>> Begin Data supplied

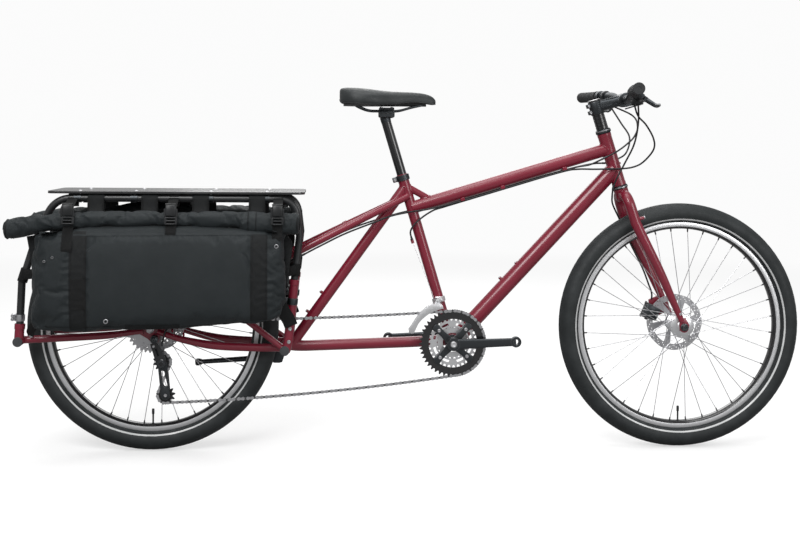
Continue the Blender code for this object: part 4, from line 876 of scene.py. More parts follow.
def caliper(name, centre, angle_deg, rotor_y, y_low, y_high, body):
    """A mechanical disc caliper: two bolted body halves, an actuating arm and its mounting bolts."""
    shape = Shape()
    turn = math.radians(angle_deg)
    radial = wheel_direction(turn)
    tangent = Vector((-radial.z, 0, radial.x))
    middle = centre + radial * 0.074
    for low, high in ((y_low, rotor_y - 0.0024), (rotor_y + 0.0024, y_high)):
        shape.box(middle + SIDE * (low + high) / 2, radial, tangent, SIDE,
                  (0.0205, 0.0185, (high - low) / 2),
                  "anodised", 0.0022)
    shape.box(centre + radial * 0.0912 + SIDE * (y_low + y_high) / 2, radial, SIDE, tangent,
              (0.0052, (y_high - y_low) / 2 - 0.001, 0.0165), "anodised", 0.0018)
    shape.lathe([(0, 0), (0.012, 0), (0.013, 0.0012), (0.013, 0.003), (0.0105, 0.0046), (0.004, 0.0046),
                 (0.0036, 0.0036), (0, 0.0036)], middle + SIDE * (y_high - 0.0012), SIDE, "anodised", 40)
    for share in (-1, 1):
        shape.bolt(centre + radial * 0.088 + tangent * 0.0145 * share + SIDE * (y_high - 0.0006), SIDE,
                   0.0042,
                   0.0036, "steel")
        shape.lathe([(0, 0), (0.0028, 0), (0.0028, 0.02), (0.0046, 0.02), (0.0046, 0.0245), (0, 0.0245)],
                    centre + radial * 0.078 + tangent * 0.019 * share + SIDE * (y_low + 0.004),
                    radial, "dark_steel", 16)
    shape.plate([[(-0.004, -0.007), (0.012, -0.006), (0.026, -0.003), (0.026, 0.004), (0.01, 0.007),
                  (-0.004, 0.007)]],
                0.0026, axes_matrix(middle + SIDE * (y_high + 0.0048), tangent, -radial), "dark_steel",
                0.0004)
    return shape.piece(name + "_assembly", body, [name], "black_alloy")


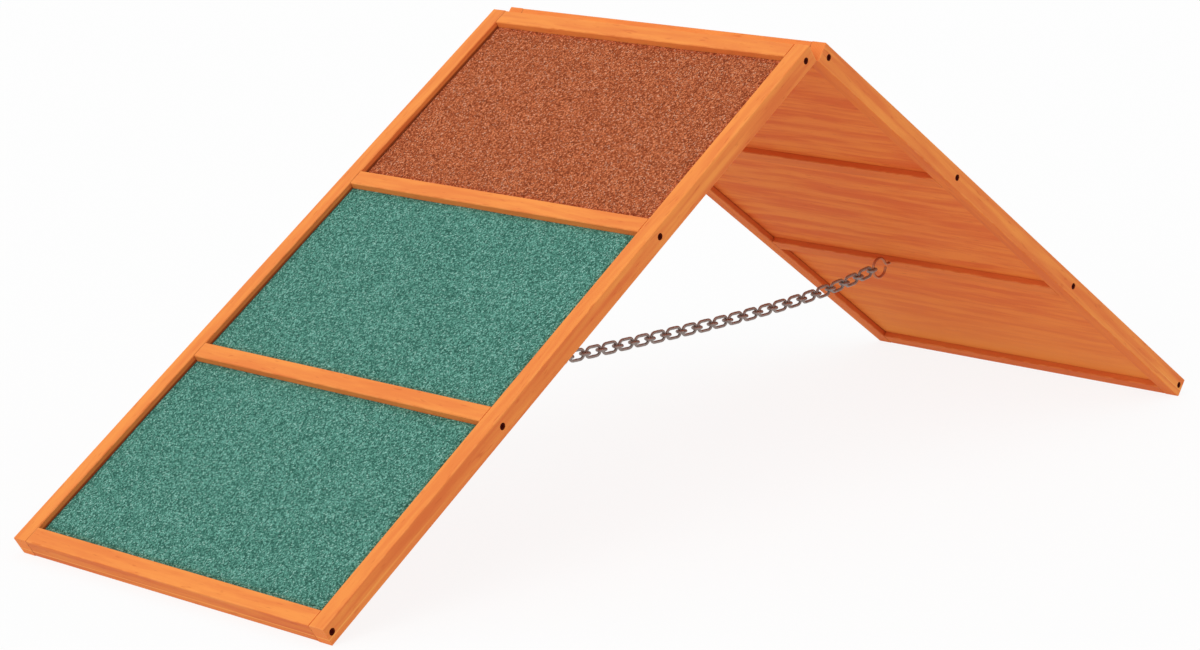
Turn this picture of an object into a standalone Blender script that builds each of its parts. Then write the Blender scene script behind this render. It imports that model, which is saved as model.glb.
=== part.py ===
"""A-shaped agility ramp for dogs: two framed panels, hinged at the ridge and tied by a chain.

Metres, +Z up. X runs along the ramp, Y across it, and the front is at -Y. The origin is on the
floor, below the ridge, at mid width.

Each panel has a frame of its own: the origin is on the fold axis, x runs down the slope, y runs
across and z points out through the face that the dog walks on.
"""

import math

import bmesh
import bpy
from mathutils import Matrix, Vector

# Panels
WIDTH = 0.520
LENGTH = 0.940
FRAME = 0.025
RAIL_WIDTH = 0.022
BATTEN_WIDTH = 0.0225
BAYS = ("upper", "middle", "lower")
BATTENS = ("ridge", "upper", "lower", "foot")
HALF_ANGLE = math.radians(55.35)
AXIS_DROP = 0.003
ARRIS = 0.001
GAP = 0.0003

# Boards in their grooves, and the felt on them
BOARD_BELOW = 0.008
BOARD = 0.006
GROOVE = 0.005
FELT = 0.003
FELT_MARGIN = 0.0005

# Screws through the rails into the ends of the battens
SCREW_HEIGHT = 0.013
SCREW_SHIFT = 0.003
SCREW_HEAD_RADIUS = 0.004
SCREW_RADIUS = 0.002
SCREW_LENGTH = 0.0405
SCREW_SIDES = 10
PILOT_DEPTH = 0.0193

# Ridge hinges
HINGE_OFFSET = 0.150
LEAF_LENGTH = 0.050
LEAF_WIDTH = 0.020
LEAF = 0.0012
KNUCKLE_RADIUS = 0.00255
MIDDLE_KNUCKLE = 0.0165
BORE_RADIUS = 0.0015
PIN_RADIUS = 0.0014
PIN_LENGTH = 0.0506
LEAF_SCREW_OFFSET = 0.0155
LEAF_SCREW_REACH = 0.0120
LEAF_HOLE_RADIUS = 0.0021

# Screw eyes on the lower battens
EYE_ACROSS = 0.032
EYE_FOOT = 0.616
EYE_LEAN = math.radians(45.35)
EYE_REACH = 0.0225
EYE_RADIUS = 0.0132
EYE_WIRE = 0.0018
EYE_DEPTH = 0.013
EYE_STEPS = 16

# Chain: long links that face the side, joined by short links that lie across them
PAIRS = 16
WIRE = 0.0019
LONG_WIDTH = 0.0123
SHORT_LENGTH = 0.0118
SHORT_WIDTH = 0.0085
SEATED = 0.0033
LONG_STEPS = 4
SHORT_STEPS = 3
SAG = 0.024
SAG_POWER = 3.5
EYE_DIP = 0.001
RUNS = (3, 3, 3, 3, 4)

# Everything that follows from the sizes above
BAY = (LENGTH - len(BATTENS) * BATTEN_WIDTH) / len(BAYS)
PITCH = BAY + BATTEN_WIDTH
INSIDE = WIDTH - 2 * RAIL_WIDTH
BATTEN_AT = {name: BATTEN_WIDTH / 2 + i * PITCH for i, name in enumerate(BATTENS)}
BAY_AT = {name: BATTEN_WIDTH + BAY / 2 + i * PITCH for i, name in enumerate(BAYS)}
SCREW_AT = {name: middle + SCREW_SHIFT for name, middle in BATTEN_AT.items()}
GROOVE_LOW = BOARD_BELOW - GAP
GROOVE_HIGH = BOARD_BELOW + BOARD + GAP
SLOPE = math.pi / 2 - HALF_ANGLE
LOOSE = WIRE + WIRE / math.cos(math.pi / 2 / LONG_STEPS) + GAP
AXIS_HEIGHT = LENGTH * math.cos(HALF_ANGLE) - AXIS_DROP * math.sin(HALF_ANGLE)
EYE_CENTRE = Vector(
    (
        EYE_FOOT - EYE_REACH * math.sin(EYE_LEAN),
        0.0,
        AXIS_DROP - EYE_REACH * math.cos(EYE_LEAN),
    )
)


def srgb(code):
    """The linear colour of a six-digit screen colour."""
    parts = [int(code[i : i + 2], 16) / 255 for i in (0, 2, 4)]
    linear = [p / 12.92 if p <= 0.04045 else ((p + 0.055) / 1.055) ** 2.4 for p in parts]
    return (*linear, 1.0)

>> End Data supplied

**Work required:**
Quote the records above from their first line through the line containing "Turn this picture", both ends included.

**Exercise solution:**
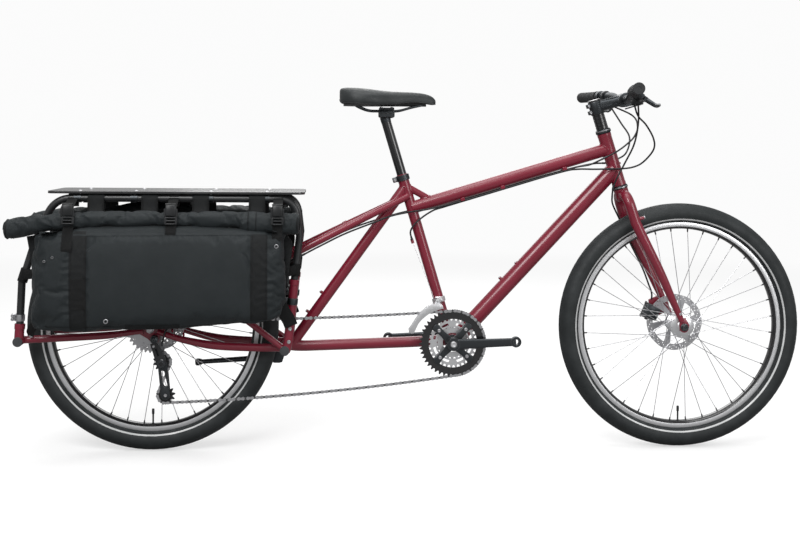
Continue the Blender code for this object: part 4, from line 876 of scene.py. More parts follow.
def caliper(name, centre, angle_deg, rotor_y, y_low, y_high, body):
    """A mechanical disc caliper: two bolted body halves, an actuating arm and its mounting bolts."""
    shape = Shape()
    turn = math.radians(angle_deg)
    radial = wheel_direction(turn)
    tangent = Vector((-radial.z, 0, radial.x))
    middle = centre + radial * 0.074
    for low, high in ((y_low, rotor_y - 0.0024), (rotor_y + 0.0024, y_high)):
        shape.box(middle + SIDE * (low + high) / 2, radial, tangent, SIDE,
                  (0.0205, 0.0185, (high - low) / 2),
                  "anodised", 0.0022)
    shape.box(centre + radial * 0.0912 + SIDE * (y_low + y_high) / 2, radial, SIDE, tangent,
              (0.0052, (y_high - y_low) / 2 - 0.001, 0.0165), "anodised", 0.0018)
    shape.lathe([(0, 0), (0.012, 0), (0.013, 0.0012), (0.013, 0.003), (0.0105, 0.0046), (0.004, 0.0046),
                 (0.0036, 0.0036), (0, 0.0036)], middle + SIDE * (y_high - 0.0012), SIDE, "anodised", 40)
    for share in (-1, 1):
        shape.bolt(centre + radial * 0.088 + tangent * 0.0145 * share + SIDE * (y_high - 0.0006), SIDE,
                   0.0042,
                   0.0036, "steel")
        shape.lathe([(0, 0), (0.0028, 0), (0.0028, 0.02), (0.0046, 0.02), (0.0046, 0.0245), (0, 0.0245)],
                    centre + radial * 0.078 + tangent * 0.019 * share + SIDE * (y_low + 0.004),
                    radial, "dark_steel", 16)
    shape.plate([[(-0.004, -0.007), (0.012, -0.006), (0.026, -0.003), (0.026, 0.004), (0.01, 0.007),
                  (-0.004, 0.007)]],
                0.0026, axes_matrix(middle + SIDE * (y_high + 0.0048), tangent, -radial), "dark_steel",
                0.0004)
    return shape.piece(name + "_assembly", body, [name], "black_alloy")


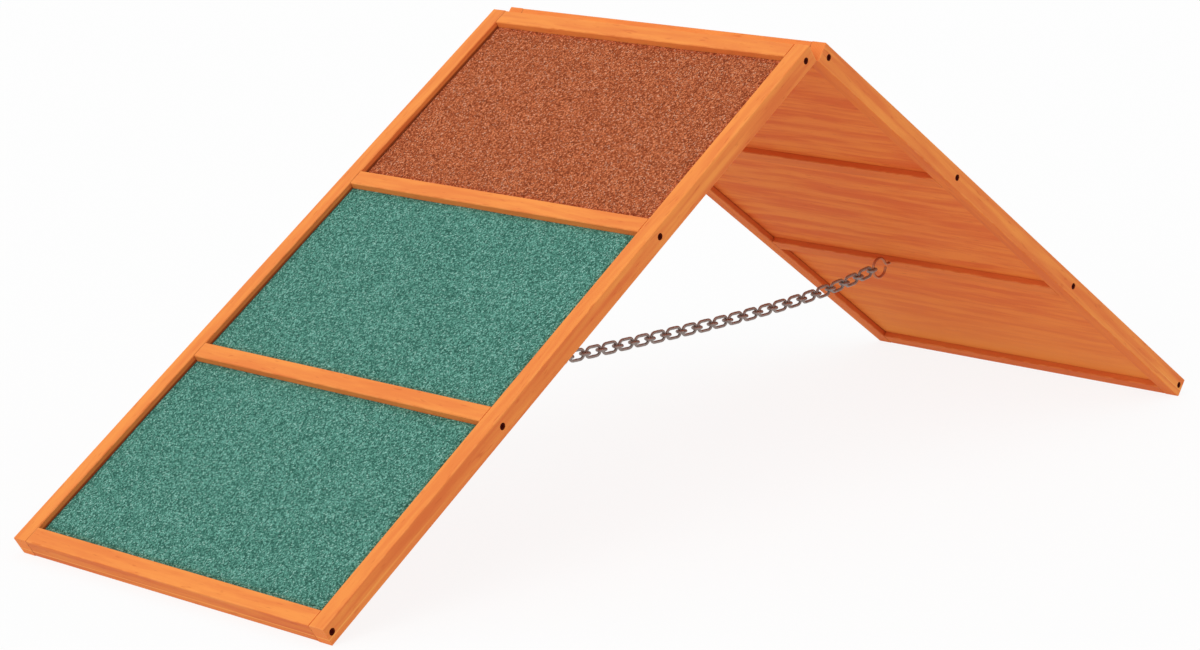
Turn this picture of an object into a standalone Blender script that builds each of its parts. Then write the Blender scene script behind this render. It imports that model, which is saved as model.glb.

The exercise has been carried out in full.